[start of Data excerpt]

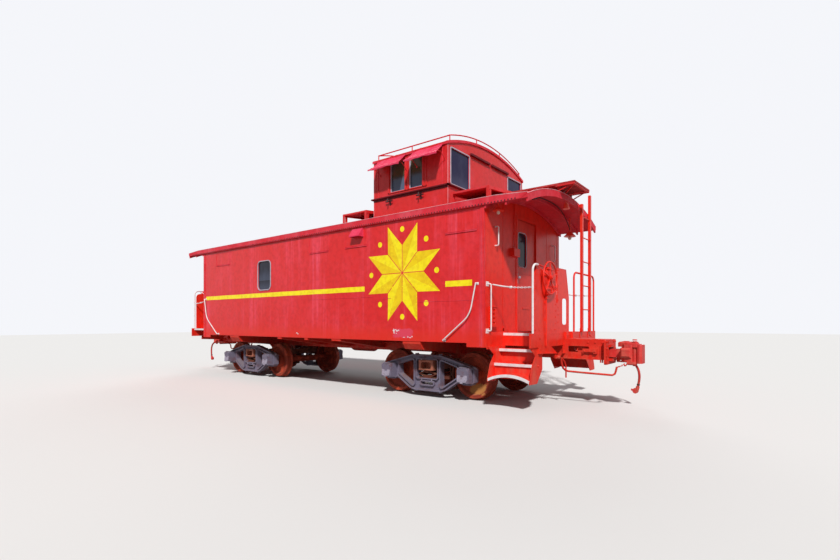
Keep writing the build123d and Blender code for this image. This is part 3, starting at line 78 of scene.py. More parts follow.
side_red = (222, 40, 42)
chalk_pink = (240, 84, 104)
# brighter than side_red as painted light, making up for the weaker light on the end walls; the platforms use
# it too
end_red_with_painted_light = (232, 42, 28)
end_chalk = (240, 78, 56)
cupola_red = (214, 42, 42)
frame_red = (214, 42, 28)
fascia_red = (218, 44, 60)
fascia_chalk = (236, 112, 128)
worn_edge_and_highlight = (240, 158, 168)
roof_red = (166, 36, 38)
roof_chalk = (200, 84, 84)
rust_brown = (104, 50, 34)
dark_rust = (58, 30, 24)
wheel_rust = (204, 80, 48)
wheel_shade = (156, 58, 38)
frame_grey = (124, 117, 138)
frame_dark = (66, 56, 64)
dust_tan = (170, 150, 124)
old_white = (232, 228, 230)
bright_yellow = (255, 236, 26)
faded_yellow = (250, 236, 96)
deep_yellow = (244, 208, 22)
primer_pink = (222, 68, 92)
scale_tan = (190, 128, 70)
foot_orange = (228, 46, 30)


def tone(colour):
    """Screen colour, 0 to 255, as the linear colour that the shaders take."""
    shares = [part / 255 for part in colour]
    linear = [part / 12.92 if part <= 0.04045 else ((part + 0.055) / 1.055) ** 2.4 for part in shares]
    return (*linear, 1.0)


# Node groups shared by the materials

even = (1.0, 1.0, 1.0)


class Wiring:
    """Adds nodes to a tree and joins them."""

    def __init__(self, tree):
        self.tree = tree

    def add(self, kind, **settings):
        node = self.tree.nodes.new(kind)
        for key, value in settings.items():
            setattr(node, key, value)
        return node

    def put(self, value, socket):
        """Joins an output to a socket, or sets a plain value on it."""
        if isinstance(value, bpy.types.NodeSocket):
            self.tree.links.new(value, socket)
        else:
            socket.default_value = value

    def fill(self, node, **values):
        """Puts values into a node's inputs, named with _ for a space, and gives its outputs."""
        for key, value in values.items():
            self.put(value, node.inputs[key.replace("_", " ")])
        return node.outputs

    def math(self, operation, first, second=0.0, clamp=False):
        node = self.add("ShaderNodeMath", operation=operation, use_clamp=clamp)
        self.put(first, node.inputs[0])
        self.put(second, node.inputs[1])
        return node.outputs[0]

    def times(self, first, *parts, clamp=False):
        for part in parts:
            first = self.math("MULTIPLY", first, part, clamp)
        return first

    def plus(self, first, *parts, clamp=False):
        for part in parts:
            first = self.math("ADD", first, part, clamp)
        return first

    def minus(self, first, second):
        return self.math("SUBTRACT", first, second)

    def mix(self, amount, first, second, blend="MIX"):
        node = self.add("ShaderNodeMix", data_type="RGBA", blend_type=blend)
        return self.fill(node, Factor=amount, A=first, B=second)["Result"]

    def ramp(self, value, low, high):
        """0 below low and 1 above high, smooth between them."""
        node = self.add("ShaderNodeMapRange", interpolation_type="SMOOTHSTEP")
        return self.fill(node, Value=value, From_Min=low, From_Max=high)["Result"]

    def place(self):
        return self.add("ShaderNodeTexCoord").outputs["Object"]

    def parts_of(self, vector):
        """X, Y and Z of a vector."""
        node = self.add("ShaderNodeSeparateXYZ")
        self.put(vector, node.inputs[0])
        return node.outputs

    def noise(self, place, stretch, scale, detail, roughness=0.55):
        """Noise over the object's own place, stretched by an axis factor."""
        scaled = self.add("ShaderNodeVectorMath", operation="MULTIPLY")
        self.put(place, scaled.inputs[0])
        scaled.inputs[1].default_value = stretch
        node = self.add("ShaderNodeTexNoise")
        return self.fill(node, Vector=scaled.outputs[0], Scale=scale, Detail=detail,
                         Roughness=roughness)["Fac"]

    def group(self, tree, values):
        """Places a node group with its own values and gives its outputs."""
        node = self.add("ShaderNodeGroup", node_tree=tree)
        for key, value in values.items():
            node.inputs[key].default_value = value
        return node.outputs

    def bump(self, height, strength, distance, under=None):
        node = self.add("ShaderNodeBump")
        self.fill(node, Strength=strength, Distance=distance, Height=height)
        if under:
            self.put(under, node.inputs["Normal"])
        return node.outputs["Normal"]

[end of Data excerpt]

Task to complete: Write out, unaltered, the lines from the opening of the listing through the line that includes "return (*linear, 1.0)".

Written answer:
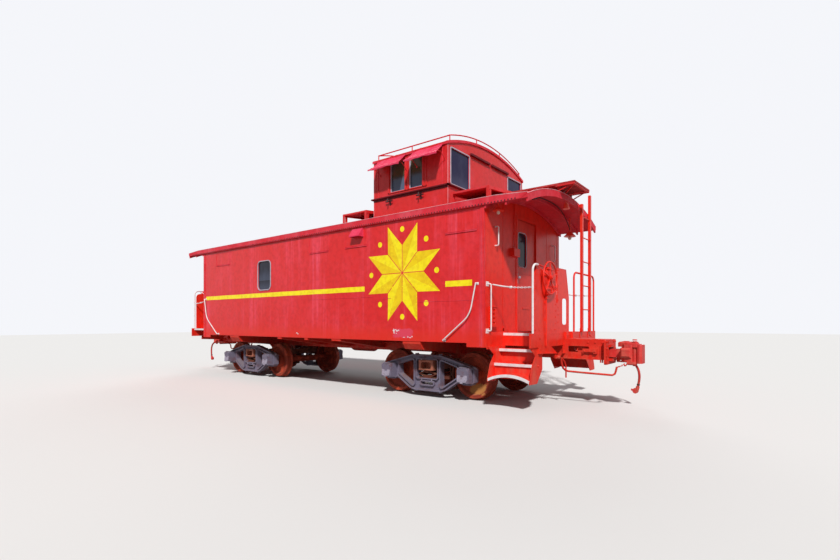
Keep writing the build123d and Blender code for this image. This is part 3, starting at line 78 of scene.py. More parts follow.
side_red = (222, 40, 42)
chalk_pink = (240, 84, 104)
# brighter than side_red as painted light, making up for the weaker light on the end walls; the platforms use
# it too
end_red_with_painted_light = (232, 42, 28)
end_chalk = (240, 78, 56)
cupola_red = (214, 42, 42)
frame_red = (214, 42, 28)
fascia_red = (218, 44, 60)
fascia_chalk = (236, 112, 128)
worn_edge_and_highlight = (240, 158, 168)
roof_red = (166, 36, 38)
roof_chalk = (200, 84, 84)
rust_brown = (104, 50, 34)
dark_rust = (58, 30, 24)
wheel_rust = (204, 80, 48)
wheel_shade = (156, 58, 38)
frame_grey = (124, 117, 138)
frame_dark = (66, 56, 64)
dust_tan = (170, 150, 124)
old_white = (232, 228, 230)
bright_yellow = (255, 236, 26)
faded_yellow = (250, 236, 96)
deep_yellow = (244, 208, 22)
primer_pink = (222, 68, 92)
scale_tan = (190, 128, 70)
foot_orange = (228, 46, 30)


def tone(colour):
    """Screen colour, 0 to 255, as the linear colour that the shaders take."""
    shares = [part / 255 for part in colour]
    linear = [part / 12.92 if part <= 0.04045 else ((part + 0.055) / 1.055) ** 2.4 for part in shares]
    return (*linear, 1.0)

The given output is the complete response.